Wer sich anpassen kann, hat Vorteile

Kleine und mittelständische Unternehmen sind das Rückgrat der Gesellschaft und bleiben dabei auf der Strecke. Die meisten Innovationen kommen durch die kurzen Entscheidungswege zustande. Sie bilden aus, zahlen Steuern, übernehmen soziale Verantwortung und halten mehr Menschen in Lohn und Arbeit als die Big Player. Dadurch hat ein kleineres und mittleres Unternehmen höhere Kosten und muss diese weitergeben. Die Konzerne hingegen kaufen oft nur auf. Verlangen Vergünstigungen und bezahlen im Verhältnis kaum Steuern. 

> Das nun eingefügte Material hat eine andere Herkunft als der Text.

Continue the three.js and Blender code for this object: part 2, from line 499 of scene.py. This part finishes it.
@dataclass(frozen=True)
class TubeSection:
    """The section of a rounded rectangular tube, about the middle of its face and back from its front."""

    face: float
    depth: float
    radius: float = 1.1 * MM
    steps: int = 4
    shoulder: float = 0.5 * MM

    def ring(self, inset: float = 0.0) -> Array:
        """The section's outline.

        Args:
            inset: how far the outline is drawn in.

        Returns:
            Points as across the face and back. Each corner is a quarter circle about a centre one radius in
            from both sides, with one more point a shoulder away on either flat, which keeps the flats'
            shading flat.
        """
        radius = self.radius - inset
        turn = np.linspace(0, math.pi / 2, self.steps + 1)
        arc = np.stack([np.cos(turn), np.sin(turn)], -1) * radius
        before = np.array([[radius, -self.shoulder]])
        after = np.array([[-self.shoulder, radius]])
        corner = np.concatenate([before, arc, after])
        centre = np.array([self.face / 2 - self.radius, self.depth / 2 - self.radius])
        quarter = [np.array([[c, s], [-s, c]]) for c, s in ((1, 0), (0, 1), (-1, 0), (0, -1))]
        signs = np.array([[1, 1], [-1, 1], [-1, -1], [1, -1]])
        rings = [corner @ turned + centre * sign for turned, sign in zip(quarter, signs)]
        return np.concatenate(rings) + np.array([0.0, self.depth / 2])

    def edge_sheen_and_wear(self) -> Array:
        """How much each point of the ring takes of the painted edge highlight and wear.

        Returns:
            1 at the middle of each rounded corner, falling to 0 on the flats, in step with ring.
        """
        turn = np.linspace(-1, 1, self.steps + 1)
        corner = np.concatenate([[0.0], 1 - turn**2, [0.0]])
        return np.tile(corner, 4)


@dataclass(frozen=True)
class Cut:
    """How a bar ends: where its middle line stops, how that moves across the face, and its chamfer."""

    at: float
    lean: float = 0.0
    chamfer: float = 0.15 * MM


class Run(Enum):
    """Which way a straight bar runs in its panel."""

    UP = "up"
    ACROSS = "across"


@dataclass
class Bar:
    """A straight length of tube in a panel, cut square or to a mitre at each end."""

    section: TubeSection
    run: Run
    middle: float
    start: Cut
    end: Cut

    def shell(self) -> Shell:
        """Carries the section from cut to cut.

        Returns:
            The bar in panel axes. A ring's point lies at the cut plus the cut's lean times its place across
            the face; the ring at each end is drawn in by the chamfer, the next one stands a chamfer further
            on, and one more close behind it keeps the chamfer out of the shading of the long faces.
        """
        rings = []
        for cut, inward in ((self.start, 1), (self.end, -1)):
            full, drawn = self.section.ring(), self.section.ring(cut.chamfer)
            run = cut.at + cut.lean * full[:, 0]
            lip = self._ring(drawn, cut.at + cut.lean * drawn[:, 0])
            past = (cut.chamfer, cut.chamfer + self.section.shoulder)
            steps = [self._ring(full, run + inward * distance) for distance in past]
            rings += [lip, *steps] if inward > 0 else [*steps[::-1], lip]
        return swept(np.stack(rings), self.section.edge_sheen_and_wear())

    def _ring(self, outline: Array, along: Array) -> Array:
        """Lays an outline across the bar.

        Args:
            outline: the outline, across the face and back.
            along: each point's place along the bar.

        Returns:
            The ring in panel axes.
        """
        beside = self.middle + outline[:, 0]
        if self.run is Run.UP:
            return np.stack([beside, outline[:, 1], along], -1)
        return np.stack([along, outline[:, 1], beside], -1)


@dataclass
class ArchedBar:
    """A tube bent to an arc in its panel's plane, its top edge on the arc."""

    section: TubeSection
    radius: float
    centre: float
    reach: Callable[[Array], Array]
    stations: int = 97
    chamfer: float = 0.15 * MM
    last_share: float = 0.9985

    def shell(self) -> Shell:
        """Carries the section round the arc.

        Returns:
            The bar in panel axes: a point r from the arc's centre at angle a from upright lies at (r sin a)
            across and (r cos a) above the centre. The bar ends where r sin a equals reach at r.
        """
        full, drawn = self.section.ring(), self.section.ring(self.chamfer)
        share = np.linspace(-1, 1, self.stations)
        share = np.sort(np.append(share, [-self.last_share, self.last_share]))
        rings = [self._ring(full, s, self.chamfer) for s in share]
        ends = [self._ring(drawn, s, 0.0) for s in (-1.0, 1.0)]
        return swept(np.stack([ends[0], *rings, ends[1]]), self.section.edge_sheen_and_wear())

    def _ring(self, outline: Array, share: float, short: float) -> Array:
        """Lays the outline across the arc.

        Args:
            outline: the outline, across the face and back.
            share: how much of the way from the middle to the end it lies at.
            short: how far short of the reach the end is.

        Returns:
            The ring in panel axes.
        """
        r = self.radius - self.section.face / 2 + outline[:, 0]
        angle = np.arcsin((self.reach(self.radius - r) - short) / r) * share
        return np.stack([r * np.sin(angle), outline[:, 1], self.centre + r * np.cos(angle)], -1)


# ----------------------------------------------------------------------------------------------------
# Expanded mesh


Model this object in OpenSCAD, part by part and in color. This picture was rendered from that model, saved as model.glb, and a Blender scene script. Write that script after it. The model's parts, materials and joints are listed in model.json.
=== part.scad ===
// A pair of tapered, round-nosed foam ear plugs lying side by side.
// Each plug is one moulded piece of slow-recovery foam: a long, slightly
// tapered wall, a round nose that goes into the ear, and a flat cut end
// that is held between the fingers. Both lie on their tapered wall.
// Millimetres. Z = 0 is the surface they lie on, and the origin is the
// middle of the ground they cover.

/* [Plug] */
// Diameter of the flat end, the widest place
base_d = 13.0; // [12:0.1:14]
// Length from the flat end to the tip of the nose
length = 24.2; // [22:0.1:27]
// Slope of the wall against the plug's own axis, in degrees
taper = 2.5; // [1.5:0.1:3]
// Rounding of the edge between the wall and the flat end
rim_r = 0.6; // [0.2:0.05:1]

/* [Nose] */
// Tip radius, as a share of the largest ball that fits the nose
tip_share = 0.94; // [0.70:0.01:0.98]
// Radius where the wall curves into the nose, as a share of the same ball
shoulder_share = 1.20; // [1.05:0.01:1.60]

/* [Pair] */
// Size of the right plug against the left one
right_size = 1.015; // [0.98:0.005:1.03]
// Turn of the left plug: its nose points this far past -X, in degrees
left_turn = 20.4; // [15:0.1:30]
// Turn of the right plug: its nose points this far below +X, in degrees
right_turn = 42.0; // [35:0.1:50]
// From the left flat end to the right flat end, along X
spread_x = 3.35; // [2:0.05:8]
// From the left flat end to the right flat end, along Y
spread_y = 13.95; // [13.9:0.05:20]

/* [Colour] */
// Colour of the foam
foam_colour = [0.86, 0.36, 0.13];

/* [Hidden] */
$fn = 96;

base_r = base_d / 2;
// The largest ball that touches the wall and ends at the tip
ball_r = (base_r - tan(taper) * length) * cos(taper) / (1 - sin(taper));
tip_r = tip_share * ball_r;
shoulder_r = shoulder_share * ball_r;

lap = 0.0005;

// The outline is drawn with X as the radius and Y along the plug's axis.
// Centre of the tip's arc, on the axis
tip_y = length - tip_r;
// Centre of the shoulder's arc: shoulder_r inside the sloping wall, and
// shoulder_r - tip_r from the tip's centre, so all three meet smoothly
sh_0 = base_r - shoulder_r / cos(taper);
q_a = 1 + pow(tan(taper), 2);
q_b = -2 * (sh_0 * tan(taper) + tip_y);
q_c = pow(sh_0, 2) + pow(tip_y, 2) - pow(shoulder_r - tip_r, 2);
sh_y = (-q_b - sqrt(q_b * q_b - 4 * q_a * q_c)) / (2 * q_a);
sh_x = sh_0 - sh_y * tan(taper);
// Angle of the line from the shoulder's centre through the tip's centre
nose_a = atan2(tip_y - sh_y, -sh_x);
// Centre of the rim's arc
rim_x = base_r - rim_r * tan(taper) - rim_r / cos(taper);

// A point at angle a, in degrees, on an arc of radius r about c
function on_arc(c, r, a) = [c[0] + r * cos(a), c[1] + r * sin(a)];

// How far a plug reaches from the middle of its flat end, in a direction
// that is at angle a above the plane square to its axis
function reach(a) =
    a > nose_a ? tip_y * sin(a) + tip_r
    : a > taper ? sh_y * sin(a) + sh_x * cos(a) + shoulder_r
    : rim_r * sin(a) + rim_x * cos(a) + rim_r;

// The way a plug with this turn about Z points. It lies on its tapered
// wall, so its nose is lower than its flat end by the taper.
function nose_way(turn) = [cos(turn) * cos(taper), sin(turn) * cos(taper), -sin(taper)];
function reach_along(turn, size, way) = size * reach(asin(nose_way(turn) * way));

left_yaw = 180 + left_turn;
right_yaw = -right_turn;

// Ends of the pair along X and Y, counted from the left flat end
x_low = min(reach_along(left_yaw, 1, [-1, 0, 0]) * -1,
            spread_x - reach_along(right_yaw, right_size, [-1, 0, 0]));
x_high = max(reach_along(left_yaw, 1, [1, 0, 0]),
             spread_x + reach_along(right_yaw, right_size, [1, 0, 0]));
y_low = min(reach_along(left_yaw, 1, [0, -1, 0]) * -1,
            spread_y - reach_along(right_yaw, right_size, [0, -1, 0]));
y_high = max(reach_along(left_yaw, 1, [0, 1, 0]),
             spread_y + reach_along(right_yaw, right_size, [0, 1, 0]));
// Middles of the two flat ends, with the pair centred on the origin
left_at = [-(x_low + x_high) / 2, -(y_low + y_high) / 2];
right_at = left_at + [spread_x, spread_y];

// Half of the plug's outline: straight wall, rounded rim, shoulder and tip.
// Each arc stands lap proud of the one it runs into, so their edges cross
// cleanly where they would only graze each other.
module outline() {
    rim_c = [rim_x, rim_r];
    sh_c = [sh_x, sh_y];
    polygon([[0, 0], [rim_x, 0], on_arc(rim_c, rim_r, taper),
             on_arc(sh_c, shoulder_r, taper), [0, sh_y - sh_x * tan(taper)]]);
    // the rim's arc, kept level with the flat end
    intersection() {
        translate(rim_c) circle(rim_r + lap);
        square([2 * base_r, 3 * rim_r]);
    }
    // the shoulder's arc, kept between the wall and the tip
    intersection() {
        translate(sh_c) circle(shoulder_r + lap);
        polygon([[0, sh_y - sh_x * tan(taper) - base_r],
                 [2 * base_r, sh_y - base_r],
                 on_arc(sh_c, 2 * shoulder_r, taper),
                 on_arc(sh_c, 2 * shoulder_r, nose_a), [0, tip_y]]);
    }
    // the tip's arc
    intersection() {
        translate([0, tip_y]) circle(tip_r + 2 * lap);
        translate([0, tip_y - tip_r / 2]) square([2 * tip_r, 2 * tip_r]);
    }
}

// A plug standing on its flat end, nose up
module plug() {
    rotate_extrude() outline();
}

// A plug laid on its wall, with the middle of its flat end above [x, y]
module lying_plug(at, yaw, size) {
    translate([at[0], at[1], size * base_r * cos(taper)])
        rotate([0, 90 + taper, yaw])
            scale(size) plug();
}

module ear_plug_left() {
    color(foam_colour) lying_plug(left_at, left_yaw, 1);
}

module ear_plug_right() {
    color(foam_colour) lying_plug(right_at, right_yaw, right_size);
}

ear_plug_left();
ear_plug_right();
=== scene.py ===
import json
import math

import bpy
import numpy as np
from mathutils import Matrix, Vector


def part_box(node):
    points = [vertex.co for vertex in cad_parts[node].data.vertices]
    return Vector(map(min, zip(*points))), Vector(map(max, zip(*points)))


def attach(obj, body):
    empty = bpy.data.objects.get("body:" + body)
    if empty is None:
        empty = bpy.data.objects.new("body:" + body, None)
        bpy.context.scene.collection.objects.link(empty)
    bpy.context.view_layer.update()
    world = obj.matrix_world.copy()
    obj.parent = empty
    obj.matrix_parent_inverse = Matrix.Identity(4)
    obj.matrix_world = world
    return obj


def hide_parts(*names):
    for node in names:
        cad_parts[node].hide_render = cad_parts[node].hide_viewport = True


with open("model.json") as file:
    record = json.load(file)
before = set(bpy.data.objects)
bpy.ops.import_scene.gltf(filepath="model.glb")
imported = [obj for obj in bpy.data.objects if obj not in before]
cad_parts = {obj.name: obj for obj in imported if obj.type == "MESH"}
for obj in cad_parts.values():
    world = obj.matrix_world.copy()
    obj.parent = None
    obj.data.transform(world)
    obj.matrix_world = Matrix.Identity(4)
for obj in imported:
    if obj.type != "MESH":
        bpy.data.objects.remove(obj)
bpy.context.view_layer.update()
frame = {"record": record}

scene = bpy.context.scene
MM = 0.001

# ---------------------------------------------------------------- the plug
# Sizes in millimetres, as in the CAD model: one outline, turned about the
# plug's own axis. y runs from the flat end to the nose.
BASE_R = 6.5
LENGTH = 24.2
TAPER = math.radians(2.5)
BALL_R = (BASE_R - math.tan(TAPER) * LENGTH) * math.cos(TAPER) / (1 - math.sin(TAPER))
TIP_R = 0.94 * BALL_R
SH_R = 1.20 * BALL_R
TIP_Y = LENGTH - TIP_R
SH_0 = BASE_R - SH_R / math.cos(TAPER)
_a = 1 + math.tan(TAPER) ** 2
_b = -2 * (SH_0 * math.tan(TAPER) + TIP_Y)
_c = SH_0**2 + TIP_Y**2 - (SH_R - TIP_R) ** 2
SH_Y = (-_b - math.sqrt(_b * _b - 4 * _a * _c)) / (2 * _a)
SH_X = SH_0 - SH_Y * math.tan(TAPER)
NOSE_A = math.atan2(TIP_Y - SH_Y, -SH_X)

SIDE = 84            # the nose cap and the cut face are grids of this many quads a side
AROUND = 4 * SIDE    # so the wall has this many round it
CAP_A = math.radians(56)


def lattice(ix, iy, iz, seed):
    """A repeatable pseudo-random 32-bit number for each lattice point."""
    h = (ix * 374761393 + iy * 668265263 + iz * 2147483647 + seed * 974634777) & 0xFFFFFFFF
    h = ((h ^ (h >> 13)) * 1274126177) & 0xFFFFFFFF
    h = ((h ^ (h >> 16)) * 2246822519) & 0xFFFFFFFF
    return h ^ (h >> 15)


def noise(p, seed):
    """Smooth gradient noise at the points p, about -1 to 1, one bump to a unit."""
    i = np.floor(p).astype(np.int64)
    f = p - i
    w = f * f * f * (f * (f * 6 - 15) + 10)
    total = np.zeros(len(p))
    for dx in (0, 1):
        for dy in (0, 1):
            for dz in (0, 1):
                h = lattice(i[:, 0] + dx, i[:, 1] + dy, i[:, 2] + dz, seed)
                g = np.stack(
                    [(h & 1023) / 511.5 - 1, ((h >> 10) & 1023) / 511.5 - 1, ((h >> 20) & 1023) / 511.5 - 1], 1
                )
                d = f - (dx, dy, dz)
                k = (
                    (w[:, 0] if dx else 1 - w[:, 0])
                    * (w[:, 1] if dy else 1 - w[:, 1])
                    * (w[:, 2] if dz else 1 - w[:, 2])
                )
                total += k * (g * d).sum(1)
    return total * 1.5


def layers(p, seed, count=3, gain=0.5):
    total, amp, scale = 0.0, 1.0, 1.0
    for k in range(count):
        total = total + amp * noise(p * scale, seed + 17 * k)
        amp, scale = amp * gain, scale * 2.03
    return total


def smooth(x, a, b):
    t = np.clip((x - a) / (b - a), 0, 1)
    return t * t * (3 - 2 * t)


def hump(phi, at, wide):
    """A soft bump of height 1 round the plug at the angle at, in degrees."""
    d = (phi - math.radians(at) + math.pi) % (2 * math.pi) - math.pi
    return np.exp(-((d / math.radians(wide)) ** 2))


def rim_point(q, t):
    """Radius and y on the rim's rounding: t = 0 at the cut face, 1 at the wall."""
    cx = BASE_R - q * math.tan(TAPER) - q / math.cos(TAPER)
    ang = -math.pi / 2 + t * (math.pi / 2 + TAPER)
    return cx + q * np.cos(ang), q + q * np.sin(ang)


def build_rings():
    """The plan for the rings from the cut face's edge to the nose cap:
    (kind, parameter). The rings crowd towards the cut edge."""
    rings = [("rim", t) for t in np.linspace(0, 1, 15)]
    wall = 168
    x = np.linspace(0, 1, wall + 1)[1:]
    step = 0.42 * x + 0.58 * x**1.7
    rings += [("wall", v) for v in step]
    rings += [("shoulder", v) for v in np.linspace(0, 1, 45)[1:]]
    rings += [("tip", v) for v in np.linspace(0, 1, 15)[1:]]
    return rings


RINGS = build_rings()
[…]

  • Ja! Wir sind genauso so ein Unternehmen! Wir machen unsere sozialen Hausaufgaben.
  • Wir bezahlen Steuern. Sind klein. Bilden aus. Haben ein großes Lager mit 3000 m² und bieten Corona bedingt Homeoffice an. 
  • Ja! Auch wir beklagen den Fachkräftemangel, nachdem uns größere Firmen Mitarbeiter abgeworben haben. Wir sind eine der vielen Firmen, denen es so geht! 

Nur wie sagte schon meine Oma? „Es ist wie es ist,“ einfach weitermachen … und für die Zukunft noch ein Glas saure Gurken mehr einwecken!